David Roentgen, Januarius Zick
Neuwied, ca 1780
Oak, spruce with walnut, mahogany, box-wood, sycamore
88,0 x 135,6 x 67,0 cm
Inv.-Nr. 90/307
Acquired in 1990 with the Fritz Thyssen Collection, Anita Countess Zichy-Thyssen Bequest
David Roentgen was probably the most celebrated cabinet-maker of his age. His father, Abraham Roentgen, had built up an important furniture workshop at Neuwied on the Rhine producing high-quality furniture incorporating stylistic elements from England. David delivered to all European courts, from St Petersburg to Berlin and Paris. In the latter Louis XVI granted him permission to found a secondary workshop in 1780. His neo-classical furniture was highly prized for its built-in mechanisms and intricately wrought marquetry scenes.
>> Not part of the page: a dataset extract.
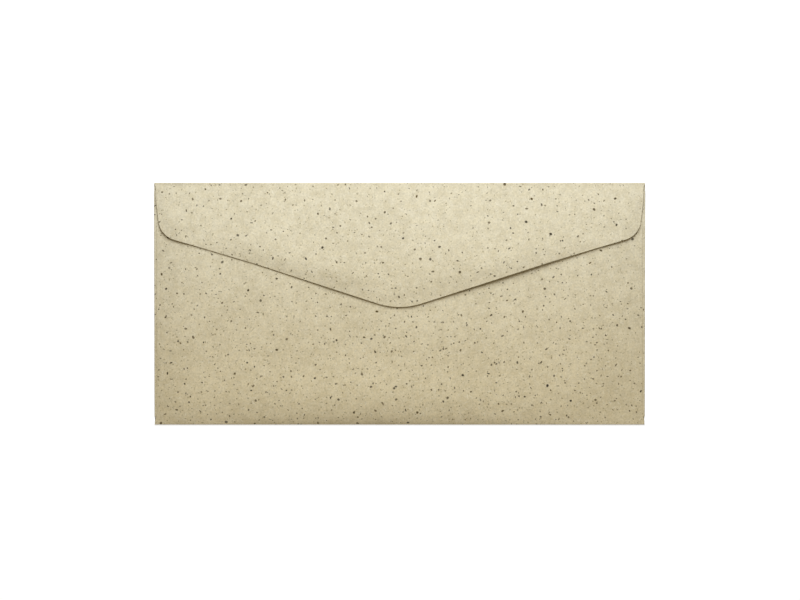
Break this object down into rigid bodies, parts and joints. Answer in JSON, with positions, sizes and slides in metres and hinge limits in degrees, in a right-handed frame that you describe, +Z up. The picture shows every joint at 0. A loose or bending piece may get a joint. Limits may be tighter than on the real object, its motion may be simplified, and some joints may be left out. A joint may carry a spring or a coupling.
{
  "type": "envelope",
  "caption": "Wallet envelope in speckled recycled paper, with a pointed, gummed seal flap that opens flat on its long crease.",
  "frame": {"origin": "centre of the front panel's outer face, which lies on the table, and of the 220 by 110 mm outline", "axes": "+X along the long side, +Y in the plane of the envelope towards the crease that the seal flap turns on, +Z up, out of the closed seal flap"},
  "size_m": [0.22, 0.11, 0.0021],
  "materials": {
    "recycled_paper": "matt uncoated recycled paper with dark specks",
    "dried_gum": "thin, slightly glossy dried gum on paper",
    "seam_glue": "thin dried white glue"
  },
  "bodies": {
    "pocket": {"front_panel": "recycled_paper", "back_panel": "recycled_paper", "left_side_flap": "recycled_paper", "right_side_flap": "recycled_paper", "bottom_fold": "recycled_paper", "left_side_fold": "recycled_paper", "right_side_fold": "recycled_paper", "top_fold": "recycled_paper", "left_seam_glue": "seam_glue", "right_seam_glue": "seam_glue"},
    "flap": {"seal_flap": "recycled_paper", "flap_fold": "recycled_paper", "seal_gum": "dried_gum"}
  },
  "joints": [
    {"name": "flap_crease", "type": "hinge", "parent": "pocket", "child": "flap", "pos_m": [0, 0.055, 0.00106], "axis": [-1, 0, 0], "range_deg": [0, 179]}
  ]
}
Most of these were modelled on works by the painter Januarius Zick. Translation into marquetry cost them none of their subtlety of colour since they were not merely painted on to the surface but actually composed of tiny stained pieces of wood like mosaics. The marquetry representations on the front of the commode are ingeniously arranged Commedia dell'arte scenes, with a stage scene in the centre watched by an audience seated in boxes at either side. This piece, with a companion-piece in the Victoria & Albert Museum in London, and a third, similar piece in the Metropolitan Museum in New York, was probably acquired by Carl-August, Duke of Saxony-Weimar (1757–1828).